— start Supplied information —

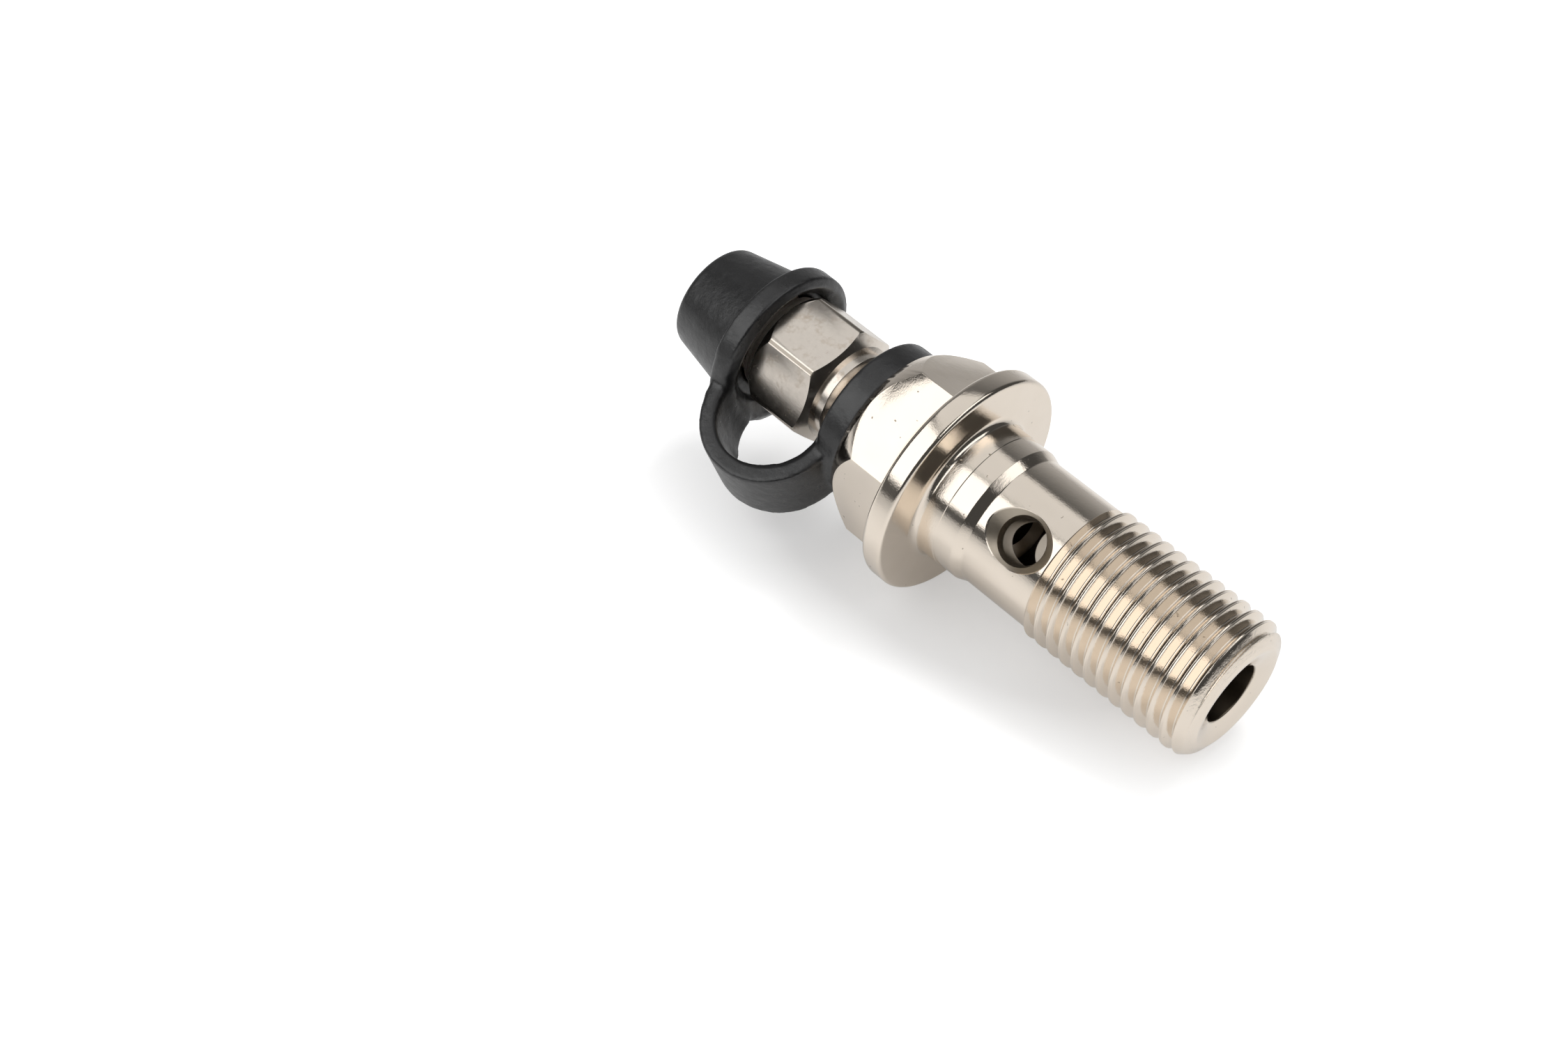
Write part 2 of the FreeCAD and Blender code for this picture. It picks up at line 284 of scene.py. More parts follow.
def thread_bar(name, crest_radius, depth, crest_place, start, end):
    """Right-hand thread over its whole length, with both ends closed to a point on the axis."""
    crest_half = 0.1
    flank = depth * math.tan(math.radians(30))
    root_half = PITCH / 2 - crest_half - flank
    root = crest_radius - depth
    groove = 0.03
    corners = [
        (-PITCH / 2, root, 0),
        (-PITCH / 2 + root_half, root, 0.06),
        (-crest_half, crest_radius, 0.04),
        (0, crest_radius - groove, 0),
        (crest_half, crest_radius, 0.04),
        (PITCH / 2 - root_half, root, 0.06),
        (PITCH / 2, root, 0),
    ]
    turns = math.ceil((end - start) / PITCH) + 1
    first = crest_place + math.floor(start - crest_place) * PITCH
    points = [(first + p[0], p[1]) for p in rounded(corners, 3)]
    bar = draw_section(name, points)
    finish_modifier(bar, "SCREW", axis="X", angle=2 * math.pi, screw_offset=PITCH, iterations=turns,
                    steps=96, render_steps=96, use_merge_vertices=False)
    edit()
    bpy.ops.mesh.select_all(action="SELECT")
    bpy.ops.mesh.remove_doubles(threshold=0.0005)
    object_mode()
    for low in (True, False):
        middle = (first + first + turns * PITCH) / 2
        edit()
        bpy.ops.mesh.select_all(action="DESELECT")
        bpy.ops.mesh.select_mode(type="EDGE")
        bpy.ops.mesh.select_non_manifold(extend=False)
        object_mode()
        for edge in bar.data.edges:
            here = sum(bar.data.vertices[v].co.x for v in edge.vertices) / 2
            if (here < middle) != low:
                edge.select = False
        edit()
        bpy.ops.mesh.select_mode(type="EDGE")
        bpy.ops.mesh.extrude_edges_move()
        bpy.ops.mesh.merge(type="CENTER")
        object_mode()
    edit()
    bpy.ops.mesh.select_mode(type="VERT")
    bpy.ops.mesh.select_all(action="SELECT")
    bpy.ops.mesh.normals_make_consistent(inside=False)
    object_mode()
    return bar


def bolt_body():
    """Banjo bolt with its cut thread, cross hole and bores."""
    flat = HEAD_ACROSS_FLATS / 2
    corner = flat / math.cos(math.pi / 6)
    slope = (corner - flat) / HEAD_CHAMFER_LENGTH
    outside = corner + OVERRUN
    bolt = hexagon_bar("bolt_body", HEAD_ACROSS_FLATS, HEAD_CORNER_ANGLE, HEAD_FACE - OVERRUN, -0.6)
    chamfer = turned("head_chamfer", [
        (HEAD_FACE, flat - HEAD_EDGE_DEPTH, 0),
        (HEAD_FACE + HEAD_EDGE_LENGTH, flat, 0.3),
        (HEAD_FACE + HEAD_EDGE_LENGTH + (outside - flat) / slope, outside, 0),
        (0, outside, 0),
    ], steps=4)
    combine(bolt, chamfer, "INTERSECT")
    finish_modifier(bolt, "BEVEL", width=HEAD_EDGE_ROUND, segments=3, limit_method="ANGLE",
                    angle_limit=math.radians(24))

    back_edge = FLANGE_RADIUS
    foot = flat - OVERRUN
    shank = turned("shank", [
        (FLANGE_BACK - (back_edge - foot) * FLANGE_BACK_SLOPE, foot, 0),
        (FLANGE_BACK, back_edge, FLANGE_BACK_ROUND),
        (0, FLANGE_RADIUS, FLANGE_FRONT_ROUND),
        (0, SHOULDER_RADIUS, SEAT_FILLET),
        (SHOULDER_BAND, SHOULDER_RADIUS, 0.02),
        (SHOULDER_BAND + SHOULDER_BAND_DEPTH, SHOULDER_RADIUS - SHOULDER_BAND_DEPTH, 0.02),
        (SHOULDER_END, SHOULDER_RADIUS - SHOULDER_BAND_DEPTH, 0.15),
        (WAIST_START, WAIST_RADIUS, 0.3),
        (THREAD_START, WAIST_RADIUS, 0),
        (THREAD_START, WAIST_RADIUS - THREAD_DEPTH, 0),
    ])
    combine(bolt, shank, "UNION")

    thread = thread_bar("thread", THREAD_RADIUS, THREAD_DEPTH, CREST_PLACE, THREAD_START - 1.5, BOLT_END + 1)
    lead = 0.4
    clear = 0.35
    end_slope = (THREAD_RADIUS - END_CHAMFER_RADIUS) / (END_CHAMFER - THREAD_END)
    ends = turned("thread_ends", [
        (THREAD_START - lead, WAIST_RADIUS - lead * THREAD_LEAD_SLOPE, 0),
        (THREAD_START + clear / THREAD_LEAD_SLOPE + 0.25, THREAD_RADIUS + clear, 0),
        (THREAD_END - clear / end_slope, THREAD_RADIUS + clear, 0),
        (END_CHAMFER, END_CHAMFER_RADIUS, 0.5),
        (BOLT_END, END_LIP_RADIUS + 0.2, 0.35),
        (BOLT_END, END_LIP_RADIUS - 0.3, 0),
    ])
    combine(thread, ends, "INTERSECT")
    combine(bolt, thread, "UNION")

    mouth = SCREW_BORE_RADIUS + SCREW_BORE_CHAMFER
    bores = turned("bores", [
        (HEAD_FACE - OVERRUN, mouth + OVERRUN, 0),
        (HEAD_FACE + SCREW_BORE_CHAMFER, SCREW_BORE_RADIUS, 0),
        (SCREW_BORE_END, SCREW_BORE_RADIUS, 0),
        (PASSAGE_START, PASSAGE_RADIUS, 0),
        (PASSAGE_END, PASSAGE_RADIUS, 0),
        (BORE_START, BORE_RADIUS, 0),
        (BOLT_END - END_DISH, BORE_RADIUS, 0.12),
        (BOLT_END, END_LIP_RADIUS, 0),
        (BOLT_END + OVERRUN, END_LIP_RADIUS + OVERRUN, 0),
    ])
    combine(bolt, bores, "DIFFERENCE")

    reach = WAIST_RADIUS + OVERRUN
    sink_depth = (CROSS_SINK_RADIUS - CROSS_SINK_FLOOR) / math.tan(math.radians(50))
    drill = turned("cross_drill", [
        (-reach, CROSS_SINK_RADIUS + OVERRUN * 1.19, 0),
        (-WAIST_RADIUS + sink_depth, CROSS_SINK_FLOOR, 0.08),
        (-WAIST_RADIUS + sink_depth + 0.5, CROSS_HOLE_RADIUS, 0.15),
        (WAIST_RADIUS - sink_depth - 0.5, CROSS_HOLE_RADIUS, 0.15),
        (WAIST_RADIUS - sink_depth, CROSS_SINK_FLOOR, 0.08),
        (reach, CROSS_SINK_RADIUS + OVERRUN * 1.19, 0),
    ], sides=96)
    upright = Matrix.Rotation(-math.pi / 2, 4, "Y")
    turn = Matrix.Rotation(math.radians(CROSS_HOLE_ANGLE), 4, "X")
    set_down(drill, Matrix.Translation((CROSS_HOLE_PLACE, 0, 0)) @ turn @ upright)
    combine(bolt, drill, "DIFFERENCE")
    return weld(bolt)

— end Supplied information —

(Set task): All of the data needs to be reproduced exactly, with no line missing.

(Exercise output):
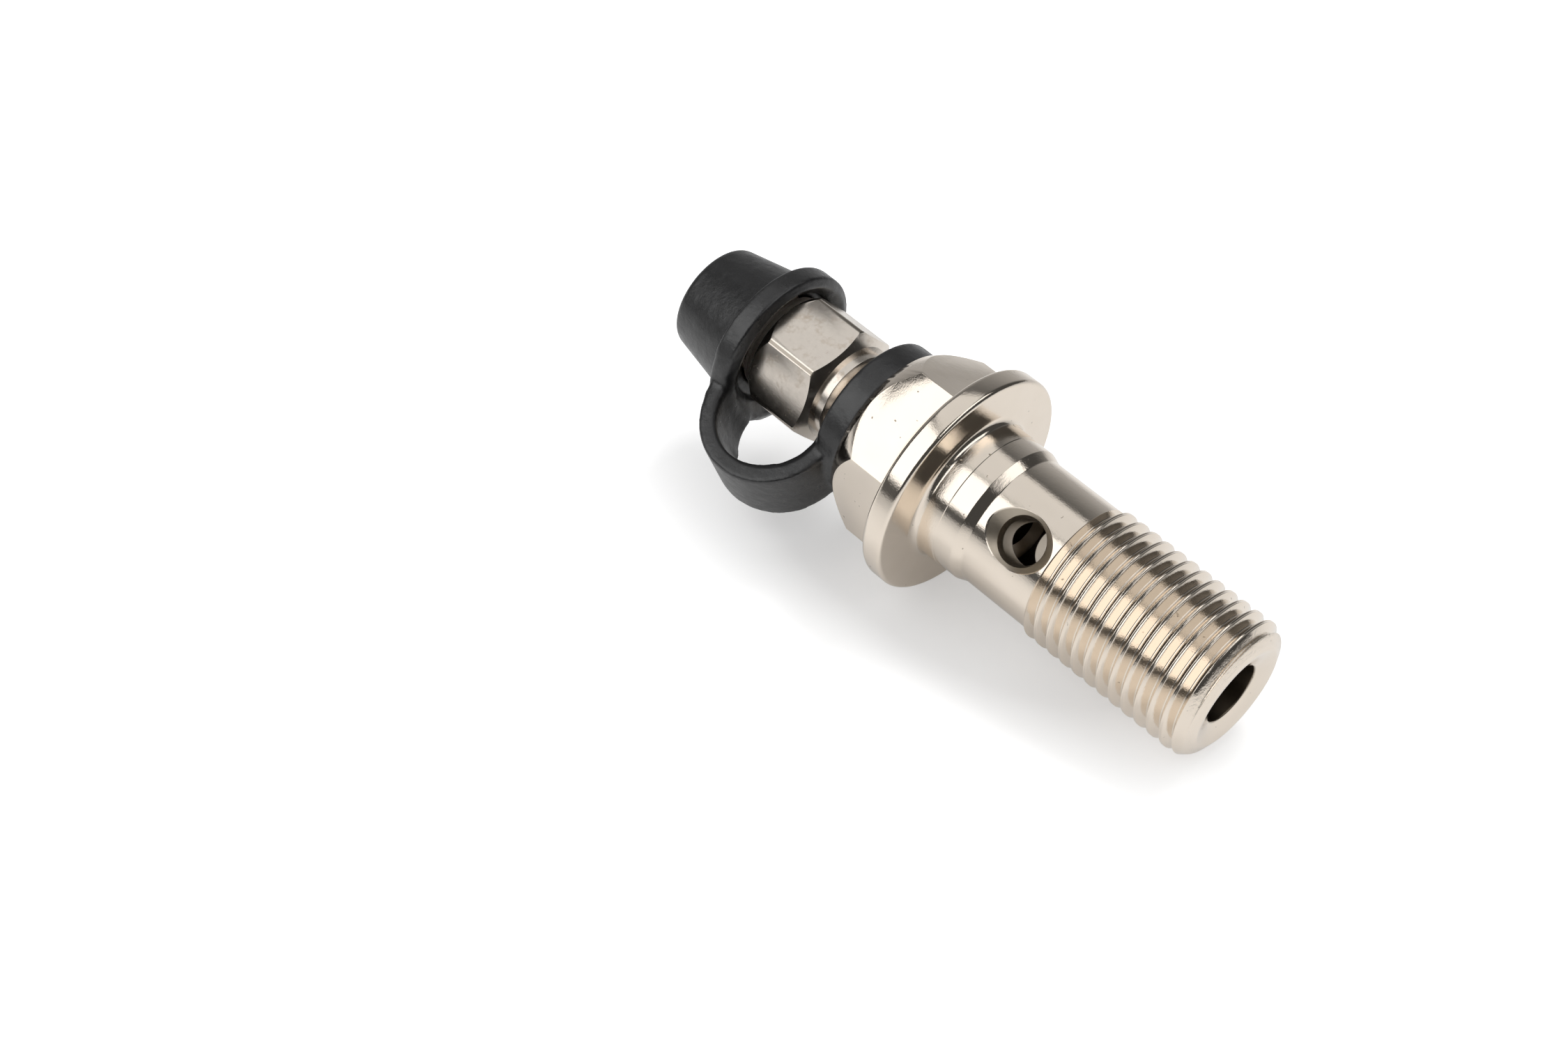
Write part 2 of the FreeCAD and Blender code for this picture. It picks up at line 284 of scene.py. More parts follow.
def thread_bar(name, crest_radius, depth, crest_place, start, end):
    """Right-hand thread over its whole length, with both ends closed to a point on the axis."""
    crest_half = 0.1
    flank = depth * math.tan(math.radians(30))
    root_half = PITCH / 2 - crest_half - flank
    root = crest_radius - depth
    groove = 0.03
    corners = [
        (-PITCH / 2, root, 0),
        (-PITCH / 2 + root_half, root, 0.06),
        (-crest_half, crest_radius, 0.04),
        (0, crest_radius - groove, 0),
        (crest_half, crest_radius, 0.04),
        (PITCH / 2 - root_half, root, 0.06),
        (PITCH / 2, root, 0),
    ]
    turns = math.ceil((end - start) / PITCH) + 1
    first = crest_place + math.floor(start - crest_place) * PITCH
    points = [(first + p[0], p[1]) for p in rounded(corners, 3)]
    bar = draw_section(name, points)
    finish_modifier(bar, "SCREW", axis="X", angle=2 * math.pi, screw_offset=PITCH, iterations=turns,
                    steps=96, render_steps=96, use_merge_vertices=False)
    edit()
    bpy.ops.mesh.select_all(action="SELECT")
    bpy.ops.mesh.remove_doubles(threshold=0.0005)
    object_mode()
    for low in (True, False):
        middle = (first + first + turns * PITCH) / 2
        edit()
        bpy.ops.mesh.select_all(action="DESELECT")
        bpy.ops.mesh.select_mode(type="EDGE")
        bpy.ops.mesh.select_non_manifold(extend=False)
        object_mode()
        for edge in bar.data.edges:
            here = sum(bar.data.vertices[v].co.x for v in edge.vertices) / 2
            if (here < middle) != low:
                edge.select = False
        edit()
        bpy.ops.mesh.select_mode(type="EDGE")
        bpy.ops.mesh.extrude_edges_move()
        bpy.ops.mesh.merge(type="CENTER")
        object_mode()
    edit()
    bpy.ops.mesh.select_mode(type="VERT")
    bpy.ops.mesh.select_all(action="SELECT")
    bpy.ops.mesh.normals_make_consistent(inside=False)
    object_mode()
    return bar


def bolt_body():
    """Banjo bolt with its cut thread, cross hole and bores."""
    flat = HEAD_ACROSS_FLATS / 2
    corner = flat / math.cos(math.pi / 6)
    slope = (corner - flat) / HEAD_CHAMFER_LENGTH
    outside = corner + OVERRUN
    bolt = hexagon_bar("bolt_body", HEAD_ACROSS_FLATS, HEAD_CORNER_ANGLE, HEAD_FACE - OVERRUN, -0.6)
    chamfer = turned("head_chamfer", [
        (HEAD_FACE, flat - HEAD_EDGE_DEPTH, 0),
        (HEAD_FACE + HEAD_EDGE_LENGTH, flat, 0.3),
        (HEAD_FACE + HEAD_EDGE_LENGTH + (outside - flat) / slope, outside, 0),
        (0, outside, 0),
    ], steps=4)
    combine(bolt, chamfer, "INTERSECT")
    finish_modifier(bolt, "BEVEL", width=HEAD_EDGE_ROUND, segments=3, limit_method="ANGLE",
                    angle_limit=math.radians(24))

    back_edge = FLANGE_RADIUS
    foot = flat - OVERRUN
    shank = turned("shank", [
        (FLANGE_BACK - (back_edge - foot) * FLANGE_BACK_SLOPE, foot, 0),
        (FLANGE_BACK, back_edge, FLANGE_BACK_ROUND),
        (0, FLANGE_RADIUS, FLANGE_FRONT_ROUND),
        (0, SHOULDER_RADIUS, SEAT_FILLET),
        (SHOULDER_BAND, SHOULDER_RADIUS, 0.02),
        (SHOULDER_BAND + SHOULDER_BAND_DEPTH, SHOULDER_RADIUS - SHOULDER_BAND_DEPTH, 0.02),
        (SHOULDER_END, SHOULDER_RADIUS - SHOULDER_BAND_DEPTH, 0.15),
        (WAIST_START, WAIST_RADIUS, 0.3),
        (THREAD_START, WAIST_RADIUS, 0),
        (THREAD_START, WAIST_RADIUS - THREAD_DEPTH, 0),
    ])
    combine(bolt, shank, "UNION")

    thread = thread_bar("thread", THREAD_RADIUS, THREAD_DEPTH, CREST_PLACE, THREAD_START - 1.5, BOLT_END + 1)
    lead = 0.4
    clear = 0.35
    end_slope = (THREAD_RADIUS - END_CHAMFER_RADIUS) / (END_CHAMFER - THREAD_END)
    ends = turned("thread_ends", [
        (THREAD_START - lead, WAIST_RADIUS - lead * THREAD_LEAD_SLOPE, 0),
        (THREAD_START + clear / THREAD_LEAD_SLOPE + 0.25, THREAD_RADIUS + clear, 0),
        (THREAD_END - clear / end_slope, THREAD_RADIUS + clear, 0),
        (END_CHAMFER, END_CHAMFER_RADIUS, 0.5),
        (BOLT_END, END_LIP_RADIUS + 0.2, 0.35),
        (BOLT_END, END_LIP_RADIUS - 0.3, 0),
    ])
    combine(thread, ends, "INTERSECT")
    combine(bolt, thread, "UNION")

    mouth = SCREW_BORE_RADIUS + SCREW_BORE_CHAMFER
    bores = turned("bores", [
        (HEAD_FACE - OVERRUN, mouth + OVERRUN, 0),
        (HEAD_FACE + SCREW_BORE_CHAMFER, SCREW_BORE_RADIUS, 0),
        (SCREW_BORE_END, SCREW_BORE_RADIUS, 0),
        (PASSAGE_START, PASSAGE_RADIUS, 0),
        (PASSAGE_END, PASSAGE_RADIUS, 0),
        (BORE_START, BORE_RADIUS, 0),
        (BOLT_END - END_DISH, BORE_RADIUS, 0.12),
        (BOLT_END, END_LIP_RADIUS, 0),
        (BOLT_END + OVERRUN, END_LIP_RADIUS + OVERRUN, 0),
    ])
    combine(bolt, bores, "DIFFERENCE")

    reach = WAIST_RADIUS + OVERRUN
    sink_depth = (CROSS_SINK_RADIUS - CROSS_SINK_FLOOR) / math.tan(math.radians(50))
    drill = turned("cross_drill", [
        (-reach, CROSS_SINK_RADIUS + OVERRUN * 1.19, 0),
        (-WAIST_RADIUS + sink_depth, CROSS_SINK_FLOOR, 0.08),
        (-WAIST_RADIUS + sink_depth + 0.5, CROSS_HOLE_RADIUS, 0.15),
        (WAIST_RADIUS - sink_depth - 0.5, CROSS_HOLE_RADIUS, 0.15),
        (WAIST_RADIUS - sink_depth, CROSS_SINK_FLOOR, 0.08),
        (reach, CROSS_SINK_RADIUS + OVERRUN * 1.19, 0),
    ], sides=96)
    upright = Matrix.Rotation(-math.pi / 2, 4, "Y")
    turn = Matrix.Rotation(math.radians(CROSS_HOLE_ANGLE), 4, "X")
    set_down(drill, Matrix.Translation((CROSS_HOLE_PLACE, 0, 0)) @ turn @ upright)
    combine(bolt, drill, "DIFFERENCE")
    return weld(bolt)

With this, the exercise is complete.